** START OF DATASET ENTRIES **
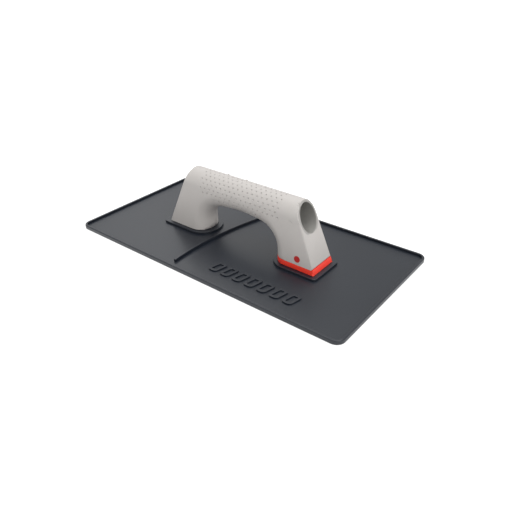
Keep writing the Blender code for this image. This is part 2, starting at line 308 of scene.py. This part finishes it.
def handle_plastic():
    """Warm light grey plastic with painted shade inside the bore and in the grip's dimples, and a small
    printed red dot.
    """
    paint = Finish("handle_plastic", Roughness=0.5, IOR=1.46)
    grain = paint.noise(0.45 * MM, 2.0)
    cloud = paint.noise(30 * MM, 2.0)
    x, y, z = paint.axes()
    # painted shade: the inside of the bore is coloured a darker grey, standing in for the shade deep in
    # the bore; the plastic there is the same grey
    across = y * (1 / BORE_HALF_WIDTH)
    upward = (z - GRIP_Z) * (1 / BORE_HALF_HEIGHT)
    inside = (across * across + upward * upward).ramp(1.12, 1.02)
    # painted shade: the sunk bottoms of the grip's dimples are coloured a darker grey, standing in for the
    # shade in these small pits
    around = (y * (1 / GRIP_HALF_WIDTH)) ** 2 + ((z - GRIP_Z) * (1 / GRIP_HALF_HEIGHT)) ** 2
    dimple_shade = around.ramp(0.965, 0.93) * z.ramp(GRIP_Z - 13 * MM, GRIP_Z - 11 * MM)
    warm_grey, pale_grey = (0.428, 0.406, 0.389, 1), (0.460, 0.437, 0.418, 1)
    dimple_shade_grey, bore_shade_grey, dot_red = (0.30, 0.29, 0.275, 1), (0.23, 0.225, 0.21, 1), (0.42, 0.02, 0.02, 1)
    clean = paint.blend(cloud, warm_grey, pale_grey)
    skin = paint.blend(dimple_shade, clean, dimple_shade_grey)
    shaded_grey = paint.blend(inside, skin, bore_shade_grey)
    dot_x, dot_z, dot_radius, dot_edge = HANDLE_X + 68.5 * MM, 14.6 * MM, 3.2 * MM, 0.25 * MM
    spread = ((x - dot_x) ** 2 + (z - dot_z) ** 2) ** 0.5
    near_side = y.ramp(-11 * MM, -12 * MM)
    dot = spread.ramp(dot_radius, dot_radius - dot_edge) * near_side
    paint.feed("Base Color", paint.blend(dot, shaded_grey, dot_red))
    paint.feed("Roughness", 0.46 + 0.08 * grain - 0.12 * dot)
    paint.bump(grain, 0.03 * MM, 0.6)
    return paint.material


def spacer_plastic():
    """Bright red plastic with a fine grain."""
    paint = Finish("spacer_plastic", Roughness=0.35, IOR=1.5)
    grain = paint.noise(0.5 * MM, 2.0)
    cloud = paint.noise(12 * MM, 2.0)
    tint = 0.6 * cloud + 0.4 * grain
    paint.feed("Base Color", paint.blend(tint, (0.74, 0.036, 0.020, 1), (0.82, 0.048, 0.026, 1)))
    paint.feed("Roughness", 0.32 + 0.07 * grain)
    paint.bump(grain, 0.02 * MM, 0.5)
    return paint.material


def metal(name, dark, light, roughness):
    """Bare metal with a light tarnish."""
    finish = Finish(name, Metallic=1.0, Roughness=roughness)
    tarnish = finish.noise(1.5 * MM, 3.0)
    finish.feed("Base Color", finish.blend(tarnish, dark, light))
    finish.feed("Roughness", roughness - 0.07 + 0.16 * tarnish)
    finish.bump(finish.noise(0.25 * MM, 2.0), 0.01 * MM, 0.4)
    return finish.material


# ---------------------------------------------------------------- pieces

def stand_for(piece, node, material):
    """Give a piece its material and put it in its CAD node's place."""
    piece.data.materials.clear()
    piece.data.materials.append(material)
    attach(piece, "root")
    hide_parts(node)


def plate_moulding():
    piece = copy_of_node("float_plate", "plate_moulding")
    raised = 0.5 * (FRAME_Z + PAD_Z)            # between the frames' tops and the pads'
    rim_round = 0.8 * MM                        # outer top edge
    heel_round = 0.4 * MM                       # outer bottom edge
    inner_round = 0.25 * MM                     # other top edges of rim, pads and rib
    frame_round = 0.12 * MM                     # top edges of the raised frames
    hole_round = 0.1 * MM                       # screw holes in the working face

    def on_outer_wall(point):
        beyond_x = max(abs(point.x) - plate_high.x + PLATE_CORNER, 0)
        beyond_y = max(abs(point.y) - plate_high.y + PLATE_CORNER, 0)
        return hypot(beyond_x, beyond_y) > PLATE_CORNER - 0.05 * MM

    def width_of(*ends):
        outside = all(on_outer_wall(point) for point in ends)
        lowest = min(point.z for point in ends)
        if lowest > raised:
            return rim_round if outside else inner_round
        if max(point.z for point in ends) < 0.1 * MM:
            return heel_round if outside else hole_round
        return frame_round if lowest > FLOOR_Z + 0.1 * MM else 0

    straight_x = plate_high.x - PLATE_CORNER
    straight_y = plate_high.y - PLATE_CORNER
    split_level_faces(piece, PAD_Z, 0, -straight_x, 0, straight_x)
    split_level_faces(piece, PAD_Z, 1, -straight_y, straight_y)
    join_flat_faces(piece)
    round_edges(piece, width_of, angle=35)
    shade(piece)
    flatten_level_faces(piece)
    stand_for(piece, "float_plate", plate_plastic())


def grip_dimples():
    """Ball cutters in staggered rows round the grip."""
    ball_radius, lift, pitch, rows = 0.85 * MM, 0.22 * MM, 5.4 * MM, 22
    long_reach, short_reach = 8, 4              # balls to each side; the rows underneath are short
    bpy.ops.object.select_all(action="DESELECT")
    bpy.ops.mesh.primitive_ico_sphere_add(subdivisions=2, radius=ball_radius)
    ball = bpy.context.view_layer.objects.active
    balls = []
    for row in range(rows):
        angle = 2 * pi * (row + 0.5) / rows
        out_y = cos(angle)
        out_z = sin(angle)
        reach = short_reach if out_z < -0.5 else long_reach
        for column in range(-reach, reach + 1):
            copy = ball.copy()
            copy.data = ball.data.copy()
            bpy.context.scene.collection.objects.link(copy)
            foot = Vector((HANDLE_X + (column + 0.5 * (row % 2)) * pitch, GRIP_HALF_WIDTH * out_y,
                           GRIP_Z + GRIP_HALF_HEIGHT * out_z))
            outward = Vector((0, out_y / GRIP_HALF_WIDTH, out_z / GRIP_HALF_HEIGHT)).normalized()
            copy.location = foot + outward * lift
            balls.append(copy)
    bpy.data.objects.remove(ball)
    select_only(*balls)
    bpy.ops.object.join()
    bpy.ops.object.transform_apply(location=True, rotation=True, scale=True)
    return bpy.context.view_layer.objects.active


def refine_skin(piece):
    """Divide the curved outer skin of the handle into small smooth faces."""
    largest_face = 40 * MM * MM
    crease = radians(30)                        # the skin ends where its faces turn more than this
    edit(piece, "SELECT")
    bpy.ops.mesh.tris_convert_to_quads(face_threshold=radians(5), shape_threshold=radians(170))
    bpy.ops.mesh.select_mode(type="FACE")
    bpy.ops.mesh.select_all(action="DESELECT")
    build = bmesh.from_edit_mesh(piece.data)
    crown = max(build.faces, key=lambda face: face.calc_center_median().z)
    crown.select_set(True)
    build.faces.active = crown
    bmesh.update_edit_mesh(piece.data)
    bpy.ops.mesh.faces_select_linked_flat(sharpness=crease)
    bpy.ops.mesh.select_less()
    build = bmesh.from_edit_mesh(piece.data)
    for face in build.faces:
        if face.select and (len(face.verts) > 4 or face.calc_area() > largest_face):
            face.select_set(False)
    bmesh.update_edit_mesh(piece.data)
    bpy.ops.mesh.subdivide(number_cuts=3, smoothness=1.0)
    bpy.ops.mesh.select_mode(type="VERT")
    leave_edit()


def handle_moulding():
    piece = copy_of_node("handle", "handle_moulding")
    end_round, bore_round = 1.1 * MM, 0.5 * MM
    end_faces = []
    for side in (-1, 1):
        face = max((face for face in piece.data.polygons if side * face.normal.x > 0.85),
                   key=lambda face: face.area)
        end_faces.append((face.center.copy(), face.normal.copy()))

    def on_end(point):
        return any(abs((point - centre).dot(normal)) < 0.01 * MM for centre, normal in end_faces)

    def on_bore(point):
        return hypot(point.y / BORE_HALF_WIDTH, (point.z - GRIP_Z) / BORE_HALF_HEIGHT) < 1.02

    def width_of(*ends):
        if not all(on_end(point) for point in ends):
            return 0
        return bore_round if all(on_bore(point) for point in ends) else end_round

    def on_leg(point):
        return abs(point.x - HANDLE_X) > LEG_START and point.z < GRIP_Z

    join_flat_faces(piece, on_end)
    join_flat_faces(piece, on_leg)
    refine_skin(piece)
    round_edges(piece, width_of, segments=4)
    cutter = grip_dimples()
    apply_modifier(piece, "BOOLEAN", operation="DIFFERENCE", object=cutter, solver="EXACT")
    bpy.data.objects.remove(cutter)
    shade(piece, 35)
    stand_for(piece, "handle", handle_plastic())


def spacer_moulding():
    piece = copy_of_node("foot_spacer", "spacer_moulding")
    corner_round, level_round = 1.0 * MM, 0.2 * MM

    def width_of(*ends):
        upright = abs(ends[0].z - ends[1].z) > 1 * MM
        return corner_round if upright else level_round

    join_flat_faces(piece)
    round_edges(piece, width_of)
    shade(piece)
    stand_for(piece, "foot_spacer", spacer_plastic())


def dress_fixings():
    steel = metal("zinc_steel", (0.55, 0.56, 0.58, 1), (0.68, 0.68, 0.66, 1), 0.31)
    brass = metal("turned_brass", (0.70, 0.50, 0.20, 1), (0.80, 0.62, 0.32, 1), 0.29)
    for name, node in frame["nodes"].items():
        if name.startswith(("screw", "insert")):
            node.data.materials.clear()
            node.data.materials.append(steel if name.startswith("screw") else brass)
            shade(node, 30)


# ---------------------------------------------------------------- studio

def studio():
    floor_gap = 0.2 * MM
    bpy.ops.object.select_all(action="DESELECT")
    bpy.ops.mesh.primitive_plane_add(size=8, location=(0, 0, -floor_gap))
    floor = bpy.context.view_layer.objects.active
    floor.name = "studio_floor"
    pale = Finish("pale_floor", Roughness=0.8)
    pale.shader.inputs["Base Color"].default_value = (0.3, 0.3, 0.3, 1)
    pale.shader.inputs["Emission Color"].default_value = (1, 1, 1, 1)
    pale.shader.inputs["Emission Strength"].default_value = 0.80
    floor.data.materials.append(pale.material)

    for name, energy, angle, towards in (("overhead_softbox", 2.05, 60, (-0.10, 0.12, 1)),
                                         ("side_softbox", 1.12, 40, (0.8, -0.3, 0.5))):
        light = bpy.data.lights.new(name, "SUN")
        light.energy = energy
        light.angle = radians(angle)
        lamp = bpy.data.objects.new(name, light)
        lamp.rotation_mode = "QUATERNION"
        lamp.rotation_quaternion = Vector(towards).to_track_quat("Z", "Y")
        bpy.context.scene.collection.objects.link(lamp)

    world = bpy.data.worlds.new("soft_white")
    bpy.context.scene.world = world
    world.use_nodes = True
    tree = world.node_tree
    direction = tree.nodes.new("ShaderNodeTexCoord").outputs["Generated"]
    towards_panel = tree.nodes.new("ShaderNodeVectorMath")
    towards_panel.operation = "DOT_PRODUCT"
    tree.links.new(direction, towards_panel.inputs[0])
    towards_panel.inputs[1].default_value = Vector((-0.625, 0.471, 0.623)).normalized()
    panel_edge, panel_core = radians(14), radians(6)
    panel = Wire(tree, towards_panel.outputs["Value"]).ramp(cos(panel_edge), cos(panel_core))
    split = tree.nodes.new("ShaderNodeSeparateXYZ")
    tree.links.new(direction, split.inputs[0])
    height = Wire(tree, split.outputs["Z"])
    even, overhead, horizon, panel_light = 0.52, 0.12, 0.52, 1.8
    strength = (even + overhead * height.ramp(0.36, 0.54) + horizon * height.ramp(0.38, 0.16)
                + panel_light * panel)
    background = tree.nodes["Background"]
    background.inputs["Color"].default_value = (1, 1, 1, 1)
    tree.links.new(strength.socket, background.inputs["Strength"])


def camera():
    """The view from the front right and above."""
    azimuth, elevation, roll = 0.6730675, 0.5481457, -0.013509
    distance = 490.515 * MM
    target = Vector((27.557, -8.1206, 0)) * MM
    back = Vector((sin(azimuth) * cos(elevation), -cos(azimuth) * cos(elevation), sin(elevation)))
    level_right = Vector((cos(azimuth), sin(azimuth), 0))
    level_up = back.cross(level_right)
    right = cos(roll) * level_right + sin(roll) * level_up
    up = -sin(roll) * level_right + cos(roll) * level_up
    view = Matrix((right, up, back)).transposed().to_4x4()
    view.translation = target + distance * back
    lens = bpy.data.cameras.new("camera")
    lens.sensor_width = 36
    lens.lens = 37.873
    lens.shift_x = -0.0143
    lens.clip_start = 0.01
    eye = bpy.data.objects.new("camera", lens)
    bpy.context.scene.collection.objects.link(eye)
    eye.matrix_world = view
    bpy.context.scene.camera = eye


plate_moulding()
handle_moulding()
spacer_moulding()
dress_fixings()
studio()
camera()
bpy.context.scene.view_settings.view_transform = "Standard"
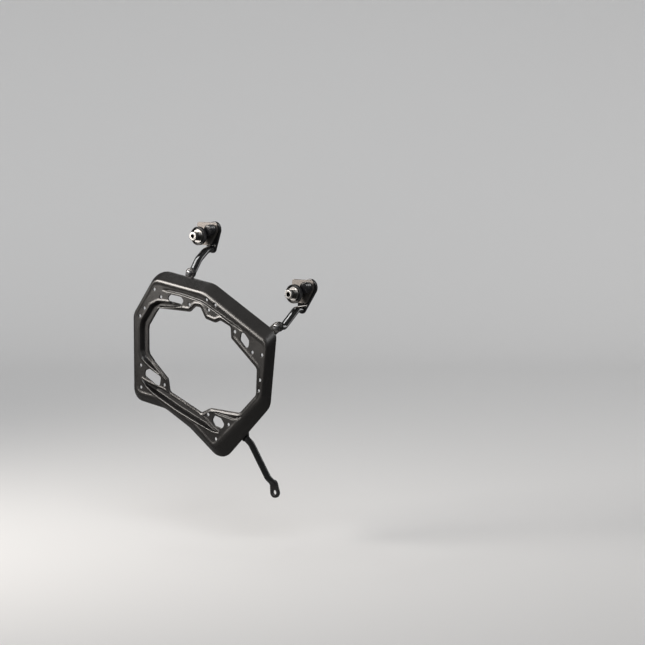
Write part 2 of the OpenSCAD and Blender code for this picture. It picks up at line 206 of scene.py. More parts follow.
** END OF DATASET ENTRIES **
DO THIS - Using the listing above, list every line in which the string "Blender" occurs.

ANSWER TO THIS TASK -
Keep writing the Blender code for this image. This is part 2, starting at line 308 of scene.py. This part finishes it.
Write part 2 of the OpenSCAD and Blender code for this picture. It picks up at line 206 of scene.py. More parts follow.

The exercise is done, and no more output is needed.